Boston is broiling under a heat dome that is shoving temperatures toward triple digits, and the city is suddenly asking a very pointed question: Should landlords be legally required to keep apartments cool, not just warm?
Right now, Boston’s rules guarantee heat in winter but say nothing about summer cooling. Renters and housing advocates argue that gap leaves tenants, especially those in basement units and top-floor walk-ups, dangerously exposed when the mercury spikes. The push to change that is gaining steam as other cities and states move to cap maximum indoor temperatures and as state and local climate plans start treating extreme heat as a core public-safety issue, not just an inconvenience.
The emerging fight is less about whether heat is a problem and more about the details: who pays for new equipment, how the city would check if landlords are in compliance, and whether smaller property owners would get extra time or special treatment as any new rules roll out.
In its climate strategy released this spring, the Wu administration signaled that it wants statewide action that would set a legal maximum indoor temperature. In a statement to the Boston Globe, Chris Osgood, director of Boston’s climate resilience office, said, “The City will conduct additional analysis and public engagement to identify what options could work best for Boston.”
Advocates point out that nearly 90 percent of Massachusetts homes have some form of air conditioning, yet plenty of renters still sweat it out in poorly cooled units or are blocked by lease terms from installing simple window units. One tenant told the Globe she spends roughly $150 a month just to run her air conditioning. Last weekend, climate organizers in Roxbury raffled off five window units at a community workshop to spotlight both the desperate need for cooling and the practical headaches families face when they try to get it.
How Other Cities Are Setting Limits
Boston is hardly the first city to wrestle with what “too hot” means inside a rental. New York City’s Council has already adopted a local law that defines “adequate cooling” as an indoor temperature no higher than 78°F. That standard will phase in for building owners by June 1, 2030, and tenants will be able to flag problems through 311, according to the New York City Council.

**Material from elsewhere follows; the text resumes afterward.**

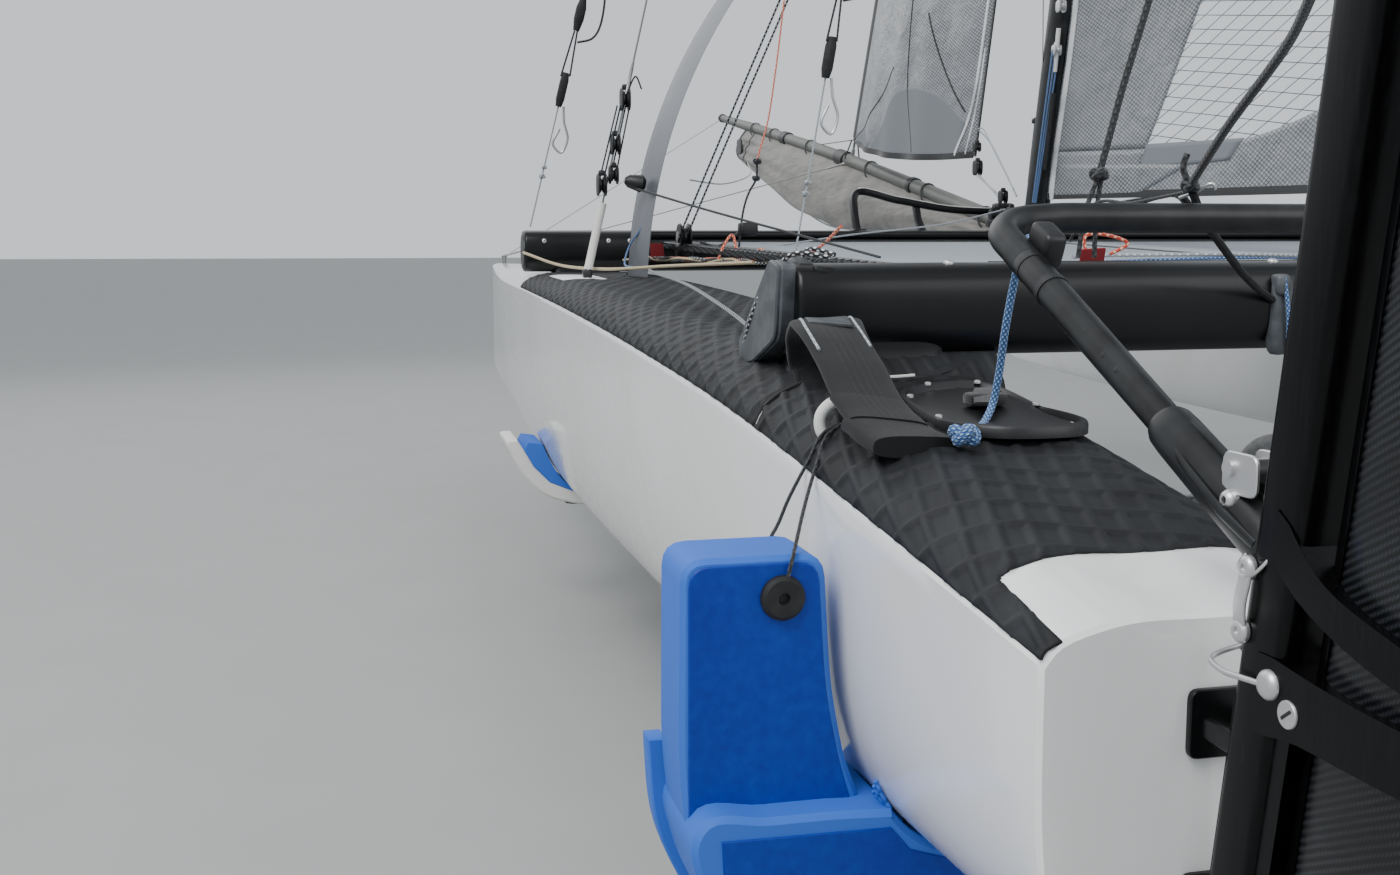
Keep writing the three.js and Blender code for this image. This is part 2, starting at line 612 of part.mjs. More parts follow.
// Every section of a sail is a scaled copy of its foot, so that its facets are flat.
// Mainsail: a cambered sheet behind the mast, with a curved leech and a square head
const tack = onMast(MAIN.tackUp, LUFF_AFT);
const mainFoot = MAIN_CLEW.clone().sub(tack);
function mainsailPoint(u, v) {
  const luff = onMast(MAIN.tackUp + v * (MAIN.headUp - MAIN.tackUp), LUFF_AFT);
  const roach = MAIN.roach * Math.sin(Math.PI * v ** MAIN.swell);
  const chord = THREE.MathUtils.lerp(mainFoot.length(), MAIN.head, v) + roach;
  const belly = -4 * MAIN.camber * u * (1 - u);
  return luff.addScaledVector(mainFoot, (u * chord) / mainFoot.length()).add(vec(0, belly * chord, 0));
}
add("mainsail", sheet(mainsailPoint, MAIN.thick), "laminate");

// Spinnaker pole, rising forward from the front beam, on a bracket at the beam
const poleCurve = [POLE.root, POLE.mid, POLE.tip];
const pole = tube(poleCurve, POLE.radius, 12, 12);
const poleGrown = tube(poleCurve, POLE.radius + SEAT_GAP, 12, 12);
const poleBracket = block(
  vec(FRONT_BEAM.x + POLE_BRACKET.rear, -POLE_BRACKET.half, POLE_BRACKET.low),
  vec(POLE.root.x + POLE_BRACKET.front, POLE_BRACKET.half, POLE_BRACKET.high),
);
add("spinnaker_pole", union(pole, poleBracket).subtract(beamsGrown), "pole_grey");

// Height of the pole's middle line at x: its chord, and a bulge over it.
const chordHeight = (x) => THREE.MathUtils.mapLinear(x, POLE.root.x, POLE.tip.x, POLE.root.z, POLE.tip.z);
const poleBulge = POLE.mid.z - chordHeight(POLE.mid.x);
function poleHeight(x) {
  const share = (x - POLE.root.x) / (POLE.tip.x - POLE.root.x);
  return chordHeight(x) + poleBulge * 4 * share * (1 - share);
}

// Sock, hung against the underside of the pole
const sockRings = SOCK.map(({ x, half, low }) => {
  const high = poleHeight(x) - SOCK_FORM.hang;
  const [middle, tall] = [(high + low) / 2, (high - low) / 2];
  const ring = [];
  for (let i = 0; i < SOCK_SIDES; i += 1) {
    const angle = (2 * Math.PI * i) / SOCK_SIDES;
    const narrow = SOCK_FORM.wide - SOCK_FORM.taper * Math.sin(angle);
    ring.push(vec(x, half * narrow * Math.cos(angle), middle + tall * Math.sin(angle)));
  }
  return ring;
});
add("spinnaker_sock", largest(loft(sockRings).subtract(poleGrown)), "grey_cloth");

// Standing rigging: forestay, shrouds and bridles, with their deck fittings joined on
const forestayTop = onMast(HOUNDS, FORESTAY_TOP.aft);
const stayUp = forestayTop.clone().sub(FORESTAY_FOOT).normalize();
const stayEnd = rod(
  FORESTAY_FOOT.clone().add(vec(0, 0, -STAY_END.sink)),
  FORESTAY_FOOT.clone().addScaledVector(stayUp, STAY_END.length),
  STAY_END.radius,
);
add("forestay", rod(FORESTAY_FOOT, forestayTop, WIRE).add(stayEnd).subtract(poleGrown), "wire");

const plate = CHAINPLATE;
const chainplate = block(
  plate.at.clone().add(vec(-plate.half, -plate.thick / 2, -plate.down)),
  plate.at.clone().add(vec(plate.half, plate.thick / 2, plate.up)),
);
const shroudFoot = plate.at.clone().add(vec(0, 0, plate.stayUp));
const shroud = rod(shroudFoot, onMast(HOUNDS, SHROUD_TOP.aft, SHROUD_TOP.side), WIRE).add(chainplate);
addPair("shroud", shroud.subtract(hullGrown), "wire");

const eye = BOW_EYE;
const bridleFoot = FORESTAY_FOOT.clone().add(
  vec(-BRIDLE_FOOT.aft, POLE.radius + BRIDLE_FOOT.out, -BRIDLE_FOOT.down),
);
const bridle = union(
  rod(eye.at.clone().add(vec(0, 0, eye.stayUp)), bridleFoot, WIRE),
  rod(eye.at.clone().add(vec(0, 0, -eye.half)), eye.at.clone().add(vec(0, 0, eye.half)), eye.radius),
);
addPair("bridle", bridle.subtract(hullGrown).subtract(poleGrown), "wire");

// Jib: from the forestay's foot to the clew near the mast, hanked on the stay
const jibTack = FORESTAY_FOOT.clone().addScaledVector(stayUp, JIB.tackUp).add(vec(-JIB.gap, 0, 0));
const jibFoot = JIB_CLEW.clone().sub(jibTack);
function jibPoint(u, v) {
  const chord = THREE.MathUtils.lerp(jibFoot.length(), JIB.head, v);
  const arch = 4 * u * (1 - u) * chord;
  return jibTack
    .clone()
    .addScaledVector(stayUp, v * JIB.luff)
    .addScaledVector(jibFoot, (u * chord) / jibFoot.length())
    .add(vec(0, JIB.camber * arch, -JIB.drop * arch));
}
add("jib", sheet(jibPoint, JIB.thick), "laminate");

// Arched jib track in front of the mast, on two feet on the beam
const trackPoints = [
  ...TRACK_HALF.map(([x, y, z]) => vec(x, y, z)),
  TRACK_MIDDLE,
  ...TRACK_HALF.map(([x, y, z]) => vec(x, -y, z)).reverse(),
];
const track = tube(trackPoints, TRACK.radius, TRACK.sides, TRACK.steps);
add("jib_track", track.subtract(beamsGrown).subtract(poleGrown), "black_aluminium");

// Beach dollies: an axle across, two balloon wheels on it, and a cradle under each hull
function axleRod(x, half, grow) {
  const ends = [vec(x, -half - grow, TYRE.radius), vec(x, half + grow, TYRE.radius)];
  return rod(...ends, AXLE.radius + grow, AXLE.sides);
}

function dolly(name, place, cradleShape, cradleFinish) {
  add(`${name}_dolly_axle`, axleRod(place.x, place.axleHalf, 0), "galvanised");
  const cradle = cradleShape.subtract(hullGrown).subtract(axleRod(place.x, place.axleHalf, AXLE.cradleGap));
  addPair(`${name}_cradle`, largest(cradle), cradleFinish);
}

function cradlePlate(half, place) {
  const outline = [
    ...half.map(([y, z]) => [HULL_Y + y, z]),
    ...half.map(([y, z]) => [HULL_Y - y, z]).reverse(),
  ];
  return plateX(outline, place.x - place.rear, place.x + place.front);
}

function frontBlock({ half, inner, outer, low, high }) {
  return block(vec(FRONT_DOLLY.x - half, inner, low), vec(FRONT_DOLLY.x + half, outer, high));
}

const frontCradle = union(
  cradlePlate(FRONT_CRADLE, FRONT_DOLLY),
  frontBlock(FRONT_BAR),
  frontBlock(FRONT_CLAMP),
);
dolly("rear", REAR_DOLLY, cradlePlate(REAR_CRADLE, REAR_DOLLY), "blue_plastic");
dolly("front", FRONT_DOLLY, frontCradle, "white_plastic");

// Balloon tyre and the hub with the rim that it sits on: closed profiles of radius and height.
const bore = AXLE.radius + AXLE.hubGap;
const grooveRadius = TYRE.rim + RIM.groove;
const flangeRadius = TYRE.rim + RIM.flange;
const tyreSection = [];
for (let i = 0; i < TYRE_SIDES; i += 1) {
  const angle = (2 * Math.PI * (i + 0.5)) / TYRE_SIDES;
  const middle = (TYRE.radius + TYRE.rim) / 2;
  const tall = (TYRE.radius - TYRE.rim) / 2 / Math.cos(Math.PI / TYRE_SIDES);
  tyreSection.push([middle + tall * Math.cos(angle), (TYRE.width / 2) * Math.sin(angle)]);
}
const upperHub = [
  [grooveRadius, RIM.grooveHalf],
  [flangeRadius, HUB.rimHalf],
  [HUB.lip, HUB.rimHalf],
  [HUB.hollow, HUB.hollowHalf],
  [HUB.web, HUB.web],
  [HUB.collar, HUB.end],
  [bore, HUB.end],
];
const seatEdge = HUB.rimHalf + 1;
const upperSeat = [
  [grooveRadius + RIM.seat, RIM.grooveHalf],
  [flangeRadius + RIM.seat, seatEdge],
  [RIM.seatInner, seatEdge],
];
// The lower half of a profile mirrors the upper one, and the last point closes it.
function wholeProfile(upper) {
  const lower = upper.map(([radius, height]) => [radius, -height]).reverse();
  return [...lower, ...upper, lower[0]];
}
for (const [end, place] of [["rear", REAR_DOLLY], ["front", FRONT_DOLLY]]) {
  const centre = vec(place.x, WHEEL_Y, TYRE.radius);
  const tyreRing = turned([...tyreSection, tyreSection[0]], centre);
  addPair(`${end}_tyre`, tyreRing.subtract(turned(wholeProfile(upperSeat), centre)), "tyre_rubber");
  addPair(`${end}_hub`, turned(wholeProfile(upperHub), centre), "hub_plastic");
}

// The origin becomes the bottom centre of the whole box.
const box = new THREE.Box3().setFromObject(boat);
boat.position.set(-(box.min.x + box.max.x) / 2, -(box.min.y + box.max.y) / 2, -box.min.z);
const object = new THREE.Group();
object.add(boat);

export default object;
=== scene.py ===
"""A beach sailing catamaran on its launching dollies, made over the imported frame.

Shapes are worked out in boat metres: x runs forward from the port transom, y to port and z up
from the ground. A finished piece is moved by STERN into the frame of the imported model.
"""

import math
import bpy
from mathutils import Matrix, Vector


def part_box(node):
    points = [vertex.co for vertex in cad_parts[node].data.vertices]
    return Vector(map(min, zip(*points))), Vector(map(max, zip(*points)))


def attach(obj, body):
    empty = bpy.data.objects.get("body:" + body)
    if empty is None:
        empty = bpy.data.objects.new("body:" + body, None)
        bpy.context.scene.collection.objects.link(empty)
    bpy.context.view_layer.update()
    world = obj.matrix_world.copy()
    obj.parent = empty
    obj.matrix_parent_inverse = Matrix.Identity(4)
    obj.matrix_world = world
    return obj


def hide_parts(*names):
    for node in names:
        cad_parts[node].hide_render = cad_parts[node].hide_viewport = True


bl_info = {
    "name": "Sailing catamaran",
    "version": (1, 0, 0),
    "blender": (4, 5, 0),
    "location": "View3D > Sidebar > Catamaran",
    "description": "Builds a beach catamaran with its rig, rudders and dollies",
    "category": "Object",
}

import bpy
import numpy as np
from bpy.props import FloatProperty, FloatVectorProperty, PointerProperty
from mathutils import Matrix, Vector

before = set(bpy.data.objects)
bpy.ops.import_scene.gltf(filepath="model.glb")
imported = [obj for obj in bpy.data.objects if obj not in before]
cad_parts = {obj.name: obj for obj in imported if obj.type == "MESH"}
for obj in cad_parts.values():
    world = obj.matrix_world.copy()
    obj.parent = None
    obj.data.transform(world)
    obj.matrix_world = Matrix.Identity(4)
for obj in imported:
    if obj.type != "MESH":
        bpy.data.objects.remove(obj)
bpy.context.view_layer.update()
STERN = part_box("port_hull")[0].x
SIDES = ((1, "port"), (-1, "starboard"))
AHEAD = (1, 0, 0)
PORT = (0, 1, 0)
UP = (0, 0, 1)


# Shapes: each gives (points, faces, flat coordinates of every face corner).


def unit(v):
    """A vector, or each row of an array of vectors, at length one."""
    v = np.asarray(v, float)
    return v / np.linalg.norm(v, axis=-1, keepdims=True)


def smooth_step(low, high, value):
    """0 below low, 1 above high, and the cubic 3t^2 - 2t^3 between them."""
    t = np.clip((value - low) / (high - low), 0, 1)
    return t * t * (3 - 2 * t)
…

The New York law also spells out technical standards for what counts as an acceptable cooling system and sets a schedule for when different types of buildings must come into line, giving owners several years to plan and budget.
Los Angeles County And California Moves
On the other coast, Los Angeles County’s Board of Supervisors has signed off on an ordinance that sets an 82°F maximum indoor temperature for rental units in unincorporated areas, with enforcement slated to begin January 1, 2027, and phased-in compliance for smaller landlords. The county’s rules, reflected in county code updates and public-health guidance, are less prescriptive about the exact technology than about the end result.
Landlords there can meet the standard through a mix of options, from better ventilation and cool roofs to installing heat pumps, as long as interior temperatures stay below the 82°F cap. At the state level, California enacted SB 655 last year, formally declaring that it is state policy for dwelling units to be able to attain and maintain a safe maximum indoor temperature. The statute itself stops short of naming a specific number. LA County code and California’s SB 655 lay out the fine print.
What Compliance Would Cost
Underneath the policy debate is a blunt question: How much will this cost, and who is stuck with the bill?
Basic window air conditioners typically run a few hundred dollars at retail. Whole-unit heat-pump retrofits, on the other hand, can get pricey fast, depending on the size and layout of a building and how many zones need cooling. Industry price surveys show that ductless and multi-zone mini-split projects often land in the low tens of thousands of dollars for full-home installations, although single-room systems are far cheaper.
That gap in cost is a big reason tenant groups are pushing for public funding, realistic delivery logistics, and guardrails so renters are not left paying both for capital upgrades and for higher monthly energy bills on top of rising rents. For typical store pricing on window units, advocates point to consumer cost guides, and for heat-pump market averages they cite industry marketplaces and installers.
Enforcement, Funding And Equity
Then there is the question of actually making any rule stick. New York’s cooling law relies on 311 complaints and follow-up municipal inspections. Los Angeles County built a complaint-driven inspection track into its existing habitability program.
Experts say a Boston cooling mandate would be far easier to pull off if it lines up with steady rebate and financing programs. Massachusetts’ Mass Save currently offers rebates, income-eligible pathways, and 0% HEAT loans to help cover heat-pump installations and other efficiency work. Lawmakers and advocates argue that the strength of those programs, and how they are funded, will determine whether a cooling requirement becomes a real protection for renters or simply a new cost shifted onto households that can least afford it. For details, see Mass Save.
For now, Boston officials say they plan more public engagement and technical study before moving toward any specific law. The city effectively faces three broad options: write its own municipal ordinance, press the state to adopt a standardized maximum indoor temperature, or lean harder on existing tools like rebates, cooling centers, and emergency protections to keep people safe.
What was once a wonky policy discussion has turned into something much more tangible for tenants lying awake in stifling bedrooms. The timeline for action is still murky, but for Boston renters without reliable cooling, the stakes are already crystal clear.